I am sure that many of those pilots who object to the concept of envelope protection (the airplane protecting the pilot from himself) would find this demonstration to be eye-opening and, in the end, decide that the system is really not a bad thing to have. They might never have an inattentive moment, in which case, they’ll never need to know it’s there—but if it does activate, it will at least serve as an attention-getter and could just save them from a distraction that could lead to a serious mishap.
The ECO is a revolutionary product when it comes to providing capability for a reasonable price. For most of what pilots do with an autopilot, the ECO is more than enough to fill the bill—and that bill, at $1,000, is incredibly low. Envelope protection is a new feature to most pilots, and while we expect some to poo-poo it openly or behind closed doors, it really doesn’t hurt to have it. The feature can be easily disabled if you really want, the envelope can be set to whatever aggressive style you like—and it just might save a few lives. What’s not to like?
TruTrak’s ECO is not the first Experimental system to provide it—Garmin’s G3X includes envelope protection as well, but with a different implementation.
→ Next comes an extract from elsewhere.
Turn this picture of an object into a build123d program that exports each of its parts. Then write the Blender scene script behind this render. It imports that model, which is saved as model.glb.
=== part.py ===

TruTrak plans to pursue certification of the ECO to help address the fact that it is not just Experimental pilots who have loss-of-control mishaps—or who might like to have an autopilot that doesn’t require a second mortgage to install. The fact that LOC accidents are high on the FAA’s current hit list makes the timing of the ECO release fortuitous, and bodes well for a potentially easy path to certification. Imagine all those Cessnas and Pipers with rudimentary autopilots out there—and the fact that they can get some LOC protection as well, for no additional charge. While Barker predicts that certification will increase the price by some amount, there is still no doubt that it will be far less than the cost of fixing—much less replacing—an old technology unit in any certified machine.
TruTrak has always been an Experimental avionics company, so it is exciting to see them turning their attention to the certified market as well. Experimental aviation should inform and provide new technology to the certified world; that is originally what Experimental airplanes did. Doing so in this case, with the ECO, could increase both safety and utility for thousands of aging airplanes that need new pilots—a win for the entire aviation community.
A Matter of Practical ECO-nomics
In a time when most avionics are getting more and more capable simply because we get excited by new features, the ECO is a step in the direction of economical flight with fewer features—for a much lower cost. We found the ECO was able to fly an airplane the size of an RV-10 effortlessly, and do so with the three features most pilots use the most. In addition, it can look over your shoulder and keep you within a pitch and roll envelope that you can define—not bad insurance if you get busy. We’d like to see an AoA module added to really improve the odds of avoiding that stall-spin accident, and it sounds like Andrew Barker at TruTrak believes that too. Yet even while that is under development, the ECO is an affordable alternative to a full-fledged autopilot—and yes, it flies just fine.